Credit ratings reflect the credit quality of debt issuers (companies, states, financial institutions, structured finance deals…), i.e. their ability to fully honour their financial obligations in a timely manner.
Credit ratings are covered by transparent, specific methodologies and are reported using specific rating scales depending on whether we assign short-term ratings or long-term ratings.
As a registered credit rating agency, our ratings can be public (and have a regulatory value) or can remain private.
Asset classes covered: Corporates, Project Finance, Financial Institutions, Insurance, Sovereign, Structured Finance.
A solvency report assesses the ability of an issuer to meet its financial obligations in a timely manner.
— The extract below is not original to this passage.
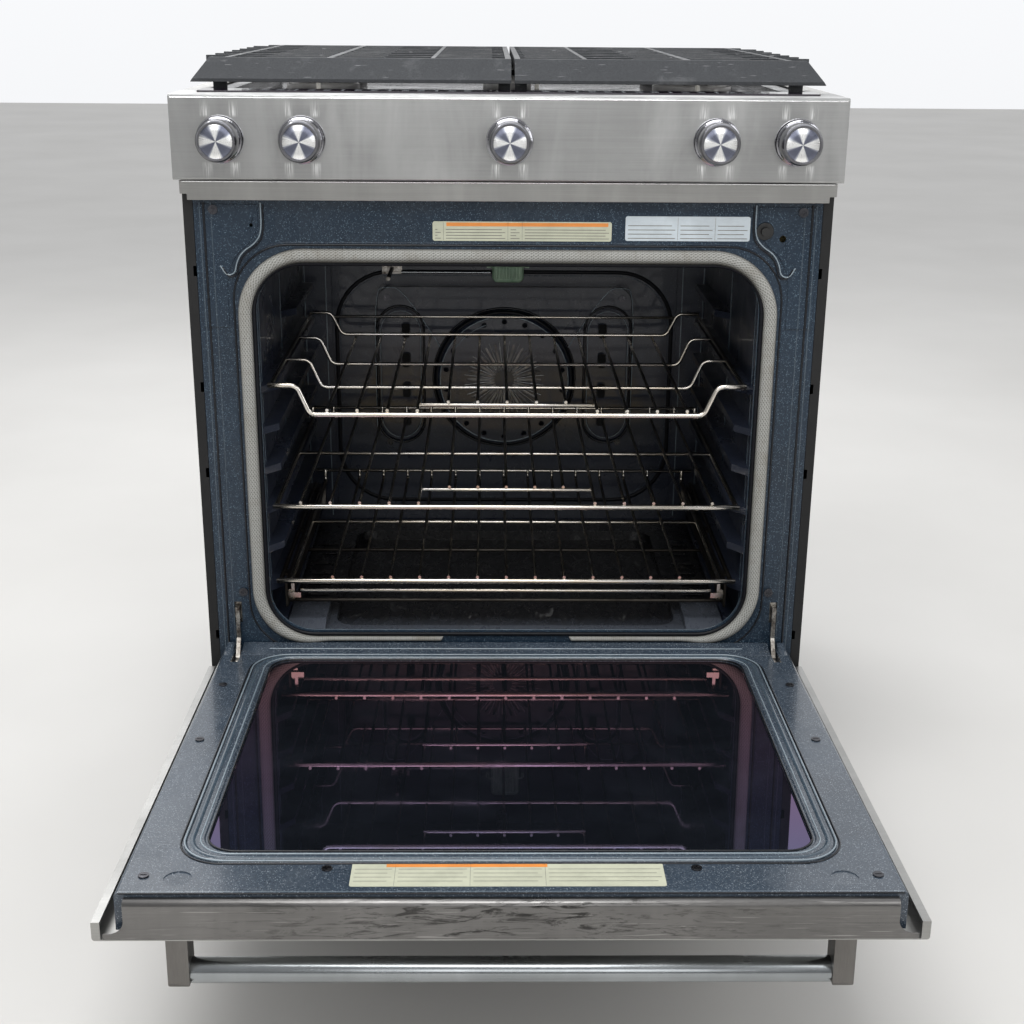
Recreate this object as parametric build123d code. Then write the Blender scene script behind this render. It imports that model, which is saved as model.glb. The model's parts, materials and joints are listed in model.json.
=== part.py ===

As such, it has the same characteristics as a credit rating report, except that the output is an opinion that contains an assessment of the creditworthiness of the issuer.
Solvency reports can therefore be used for internal purposes, as a tool in the decision-making process, or for investing purposes, either by potential investors or by the company itself in its search for potential investors.
A proxy private rating is an indicative creditworthiness assessment of the credit quality of an issuer or debt instrument, based on the analysis of public or private information provided by the party initiating the request. The proxy rating is based on EthiFinance Ratings’ credit scorecards with an emphasis on financial factors (due to lack of access to qualitative factors).
Deprived of public regulatory value, proxy private ratings are generally used for internal purposes such as determining interest rates for transfer pricing policies (intercompany financing) or accounting policies (IFRS 16).